Auditor’s Responsibility

  1. Pursuant to requirements as referred to in paragraph 2 above, it is our responsibility to provide reasonable assurance in the form of an opinion as to whether the details as included in Section II of the accompanying Statement regarding maintenance of hundred percent security cover of listed NCDs of the Company outstanding as at 31 March 2024 as mentioned in clause 6.6 of debenture trust deed mentioned in paragraph 3(i) and 3(ii) above, are, in all material respects, in agreement with the audited standalone financial statement of the Company and Mac Charles Hub Projects Private Limited (“its Subsidiary”), underlying books of account and other relevant records and documents maintained by the Company and its Subsidiary for the year ended 31 March 2024 which have been subjected to audit, or that the calculation thereof is arithmetically accurate; and

  2. The audited standalone financial statement of the Company and its Subsidiary, referred to in paragraph 6 above, have been audited by us, on which we have expressed an unmodified opinion vide our report dated 23 May 2024 and 22 May 2024 respectively. Our audit of standalone financial statement was conducted in accordance with the Standard on Auditing specified under Section 143(10) of the Companies Act, 2013 (‘the Act’) and other applicable authoritative pronouncements issued by the Institute of Chartered Accountants of India (‘the ICAI’). Those Standards require that we plan and perform the audit to obtain reasonable assurance about whether the financial statements are free of material misstatement. Such audits were not planned and performed in connection with any transactions to identify matters that maybe of potential interest to third parties

  3. We conducted our examination of the Statement in accordance with the Guidance Note on Reports or Certificates for Special Purposes (Revised 2016) (‘the Guidance Note’) issued by the ICAI. The Guidance Note requires that we comply with the ethical requirements of the Code of Ethics issued by the ICAI.

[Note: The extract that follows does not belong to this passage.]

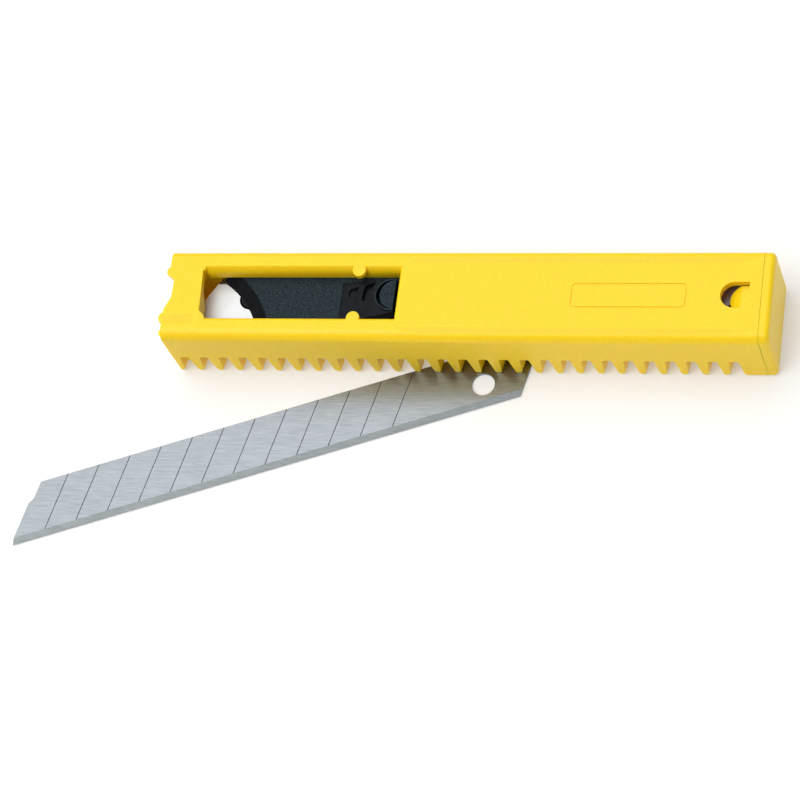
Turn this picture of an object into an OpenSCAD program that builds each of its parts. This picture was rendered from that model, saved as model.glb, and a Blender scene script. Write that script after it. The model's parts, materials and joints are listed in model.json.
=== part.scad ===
// Dispenser for snap-off blades, with one blade taken out and laid on the table.
// Lengths are in millimetres. The case is drawn from its own front left bottom corner:
// X runs along the case to the capped end, Y from the front side to the back, Z up.

/* [Case] */
// Length of the case without its end cap
case_l = 90.1; // [88.5:0.1:100]
// Width of the case
case_w = 14.5; // [14.3:0.1:15]
// Height of the case
case_h = 11.4; // [11.3:0.1:13]
// Rounding of the long top edge at the front
top_r = 1.65; // [1.0:0.05:1.8]
// Rounding of the long top edge at the back
back_r = 1.2; // [1.0:0.05:1.8]
// Thickness of the end cap's outer plate
cap_t = 1.6; // [1.2:0.1:2.5]
// Rounding of the end cap's outer edges
cap_r = 0.8; // [0.4:0.1:1.4]

/* [Toothed rails] */
// Thickness of each toothed rail
rail_t = 1.6; // [1.2:0.1:2.0]
// Distance from tooth to tooth
tooth_pitch = 3.107; // [2.9:0.001:3.12]
// Middle of the first tooth, from the left end
first_tooth = 0.18; // [0:0.01:0.6]
// Number of notches in a rail
notch_count = 28; // [10:1:28]
// Height of the notches above the case's underside
notch_h = 4.3; // [3:0.05:4.5]
// Half width of a notch at its top
notch_top_half = 0.72; // [0.5:0.01:0.9]
// Half width of a notch just above the tooth tips
notch_foot_half = 1.05; // [0.9:0.01:1.13]
// Angle by which each side of a notch narrows inwards
notch_draft = 12; // [0:1:15]

/* [Magazine] */
// Room on each side of a blade
side_play = 0.2; // [0.1:0.05:0.3]
// Height of the floor's underside above the tooth tips
floor_z = 1.0; // [0.6:0.1:1.4]
// Thickness of the floor
floor_t = 0.8; // [0.6:0.1:1.0]
// Height of the guide lips' underside
lip_z = 8.9; // [8.7:0.1:9.2]
// Thickness of the top panel and of the bridge at the left end
panel_t = 1.25; // [1.0:0.05:1.4]

/* [Thumb window] */
// Left edge of the window
window_x0 = 5.65; // [4:0.05:7]
// Right edge of the window
window_x1 = 36.05; // [35.8:0.05:38]
// Front edge of the window
window_y0 = 3.35; // [3.2:0.05:3.5]
// Back edge of the window
window_y1 = 11.2; // [11.0:0.05:11.3]
// Rounding of the window's front edge
window_r = 0.65; // [0.2:0.05:0.8]
// Radius of the bulging wall at the window's back
wall_r = 2.2; // [1.8:0.1:3]
// Place of the two pegs along the window
peg_x = 29.75; // [20:0.05:33]
// Radius of the pegs
peg_r = 1.0; // [0.6:0.1:1.0]
// Height of the two pegs
peg_h = 0.9; // [0.5:0.1:1.0]

/* [Blade] */
// Width of a blade
blade_w = 9.0; // [9:0.1:9.2]
// Thickness of a blade
blade_t = 0.4; // [0.38:0.01:0.45]
// Length of the cutting edge
edge_l = 80.0; // [78:0.1:81]
// Lean of the score lines and of both ends
lean = 32; // [28:0.5:34]
// Width of the ground edge
grind_w = 1.05; // [0.6:0.05:1.4]
// Distance from score line to score line
score_pitch = 5.0; // [4:0.1:6]
// Number of score lines
score_count = 12; // [4:1:13]
// Radius of the hole in the tang
hole_r = 1.75; // [1.55:0.05:1.8]
// Number of blades under the feed blade
stack_count = 8; // [1:1:8]

/* [Slider] */
// Thickness of the slider's plate
plate_t = 1.15; // [1.0:0.05:1.2]
// Radius of the drive pin
pin_r = 1.45; // [1.2:0.05:1.5]
// Radius of the round nose edge
nose_r = 16.7; // [15:0.1:18]
// Length of the nose's slope, along its radius
nose_slope = 2.1; // [1:0.1:3]
// Radius of the rim round the thumb pad
pad_r = 2.6; // [2:0.05:2.6]
// Height of the thumb pad's top above the slider's plate
pad_h = 2.15; // [1.5:0.05:2.2]

/* [Loose blade] */
// Turn of the loose blade on the table
loose_turn = 18.76; // [10:0.01:30]
// Tip of the loose blade, along the case from its left end
loose_x = -22.24; // [-40:0.01:-10]
// Tip of the loose blade, in front of the case
loose_y = -29.46; // [-40:0.01:-26]

/* [Hidden] */
$fn = 64;
eps = 0.01;
mid_y = case_w / 2;

// Heights in the case, from the bottom up.
case_lift = blade_t + 0.05;
mag_z0 = floor_z + floor_t;
feed_z = lip_z - 0.1 - plate_t - 0.03 - blade_t;
stack_top = feed_z - 0.02;
stack_z0 = stack_top - stack_count * blade_t;
carrier_t = 0.8;
carrier_z = stack_z0 - carrier_t;
carrier_recess = 0.4;
plate_z = lip_z - 0.1 - plate_t;
sill_z = stack_top - 0.1;

// Plan of the magazine. The blades in it are turned half round, tang to the left.
mag_y0 = mid_y - blade_w / 2 - side_play;
mag_y1 = mid_y + blade_w / 2 + side_play;
tang_l = edge_l + (blade_w - grind_w) * tan(lean) + 0.6;
stock_x = tang_l + 1.65;
stock_y = mid_y + blade_w / 2;
hole_s = edge_l - 4.95;
hole_v = 3.55;
pin_x = stock_x - hole_s;
pin_y = stock_y - hole_v;

// The snap catch and its hole.
catch_y = 7.28;
catch_x1 = 88.35;
catch_x0 = 86.25;
catch_hole_r = 2.08;
latch_z = feed_z + blade_t + 0.25;
latch_t = lip_z - 0.1 - latch_z;

// The slider and its thumb grip.
plate_top = plate_z + plate_t;
grip_x0 = 26.7;
grip_x1 = window_x1 - 0.5;
pad_x = 35.1;
pad_y = mid_y + 0.15;

// The row's origin is at the middle of the whole object's box, on the table.
origin_x = (loose_x + case_l + cap_t) / 2;
origin_y = (loose_y + case_w) / 2;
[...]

  4. We have complied with the relevant applicable requirements of the Standard on Quality Control (SQC) 1, Quality Control for Firms that Perform Audits and Reviews of Historical Financial Information, and Other Assurance and Related Services Engagements, issued by the ICAI.

  5. A reasonable assurance engagement involves performing procedures to obtain sufficient appropriate evidence on the subject matter. The procedures selected depend on the auditor’s judgment, including the assessment of the areas where a material misstatement of the subject matter information is likely to arise. We have performed the following procedures in relation to Section I and Section II of the accompanying Statement:

  6. i. Obtained and read the Debenture Trust Deed dated 19 July 2021 and Debenture Trust Deed dated 23 August 2022 as amended and restated pursuant to which the NCDs have been issued:

    • i. We noted that in relation to NCDs as described in paragraph 3(i), the requirement to maintain security cover is specified in clause 6.6 of Debenture Trust Deed dated 19 July 2021 as amended and restated which requires maintenance of 100% security cover sufficient to discharge the principal and interest amount at all times.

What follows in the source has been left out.